The meetings are as follows:
Open House at Cobb Civic Center Feb 22, 11am to 1 pm
North Cobb Senior Center, 3900 S Main Street, Kennworth Park, Acworth Feb 22, 6:00pm to 7:30pm
East Cobb Library, 4880 Lower Roswell Road, Marietta Feb 22, 6:00pm to 7:30pm
Ron Anderson Community Center, 3820 Macedonia Road, Powder Springs Feb 23, 6:00pm to 7:30pm
East Cobb Senior Center, 3332 Sandy Plains Road, Marietta Feb 23, 6:00pm to 7:30pm
Thanks in advance for your help


----------



## 900 Shooter (Feb 7, 2017)

Info about our Indoor Program,
We are currently shooting at Boots Ward Rec Center each Sunday, 4-7:00. While we appreciate the county giving us access to this facility but it has minimal space and we can only setup 8 targets at a time. This is the only day and time that we can shoot at this location. If we can get a 100' x 100' building we would have the possibility of having 25 targets (100 shooters), plenty of space for spectators and archer's equipment along with better storage for all of our required equipment.

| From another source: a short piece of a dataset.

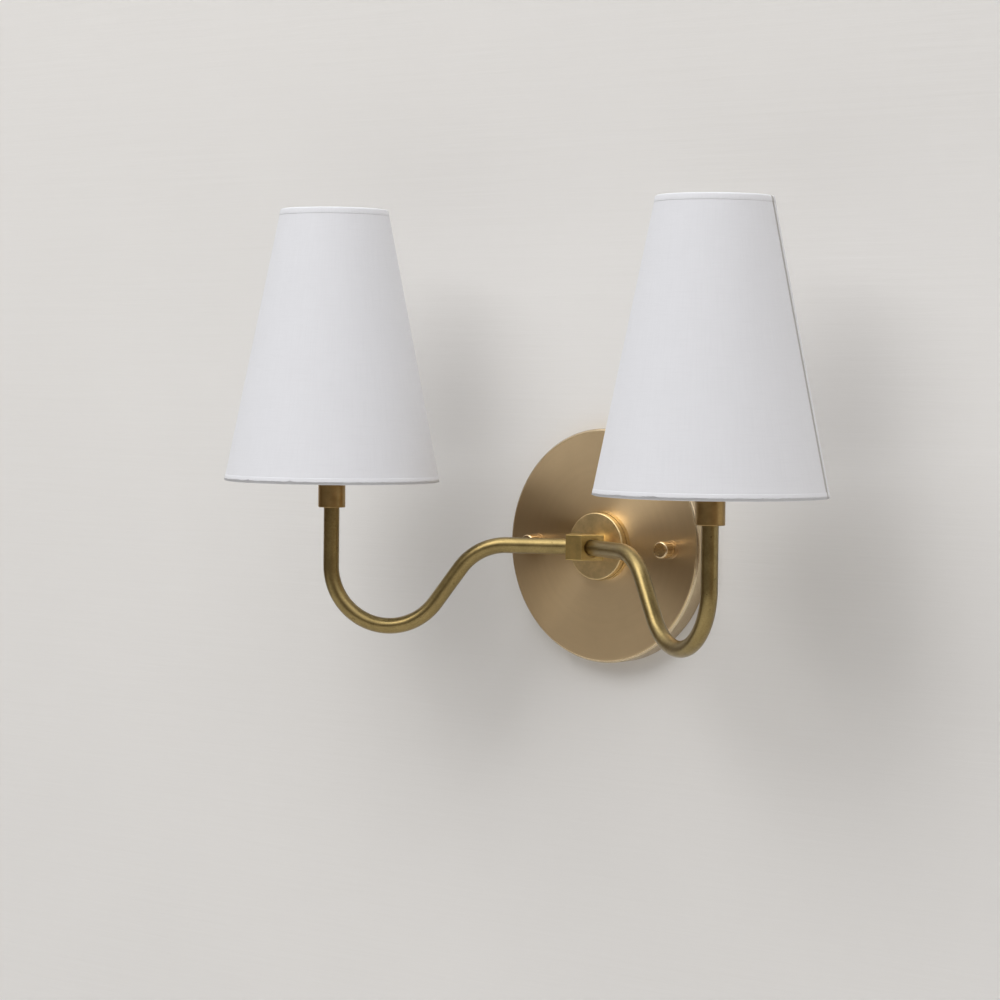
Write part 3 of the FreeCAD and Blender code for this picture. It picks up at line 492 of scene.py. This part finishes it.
def linen_piece(form, linen):
    """The outer cloth: a thin closed sheet with its lapped seam, lumpy as slubbed linen is."""
    mean_r = (form.foot_r + form.top_r) / 2
    turns = turns_from_seam(LINEN_TURNS, linen.seam_lap, form.foot_r)
    rows = LINEN_ROWS
    heights = np.linspace(form.foot, form.top, rows)
    count = len(turns)
    lap = seam_rise(turns, linen, mean_r)
    rng = np.random.RandomState(LINEN_SEEDS[form.side])
    lumps = np.zeros((rows, count))
    climb = np.arange(rows)[:, None] / rows
    for _ in range(LINEN_WAVES):
        order = rng.randint(*LINEN_ORDERS)
        rise = rng.uniform(-LINEN_CLIMB, LINEN_CLIMB)
        phase = rng.uniform(0.0, 2.0 * math.pi)
        lumps += rng.uniform(0.2, 1.0) * np.sin(order * turns[None, :] + phase + rise * climb * math.pi)
    lumps *= LINEN_LUMP / np.abs(lumps).max()
    out = np.vstack([lap[None, :] + lumps, np.full((rows, count), -linen.cloth)])
    vertices = []
    for i, row in enumerate(list(range(rows)) + list(range(rows - 1, -1, -1))):
        z = heights[row]
        angles = turns + seam_angle(linen, form.side, row / (rows - 1))
        reach = form.radius(z) + out[i]
        x = form.centre.x + reach * np.cos(angles)
        y = form.centre.y + reach * np.sin(angles)
        vertices += [(x[k], y[k], z) for k in range(count)]
    around = np.append(turns, turns[0] + 2.0 * math.pi) * mean_r
    across = np.concatenate([heights, heights[::-1], heights[:1]])
    faces = wound_grid(2 * rows, count, True)
    uvs = grid_uvs(2 * rows, count, across, around)
    return tidy_normals(new_piece("linen_" + form.side, vertices, faces, uvs))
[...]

This would also give us the ability to host many different major indoor tournaments and have up to date restroom facilities and lots of parking.


----------



## 900 Shooter (Feb 7, 2017)

Info about our Outside shooting line mostly concerning the adult shooting line. We want to move this shooting line to a location where we can have more than 8 targets and a line that is longer than 50 feet in length to accommodate not only all of our adult archers but in the future an area where we can host some major tournaments. The area now is minimal and when a vehicle enters the property during shooting times, the archers need to stop shooting until the vehicle has cleared the area. This new area would also have generous parking available that would not interfere with any shooting activity.


----------



## 900 Shooter (Feb 15, 2017)

Cobb County Parks and Rec has added 2 more opportunities for us to speak at public meetings about the improvements to Kennesaw Archery.
This is the entire list of meetings:
Feb 22   11:00 to 1PM, Cobb Civic Center
Feb 22  6:00pm to 7:30 pm North Cobb Senior Center, Kenneworth Park, Acworth
Feb 22  6:00pm to 7:30 pm, East Cobb Library, Marietta
Feb 23  6:00pm to 7:30 pm, Ron Anderson Community Center, Powder Springs
Feb 23  6:00pm to 7:30 pm, East Cobb Senior Center, Marietta
Feb 27  6:00pm to 7:30 pm, NE Cobb Community Center, Shaw Park, Marietta
Mar 2    6:00pm to 7:30 pm, S Cobb Community Center, Lions Park, Mabelton

Thanks in advance for your attendance at any meeting.


----------



## oldgeez (Feb 21, 2017)

you are doing a great job.  port o potties cost money, lol!!


----------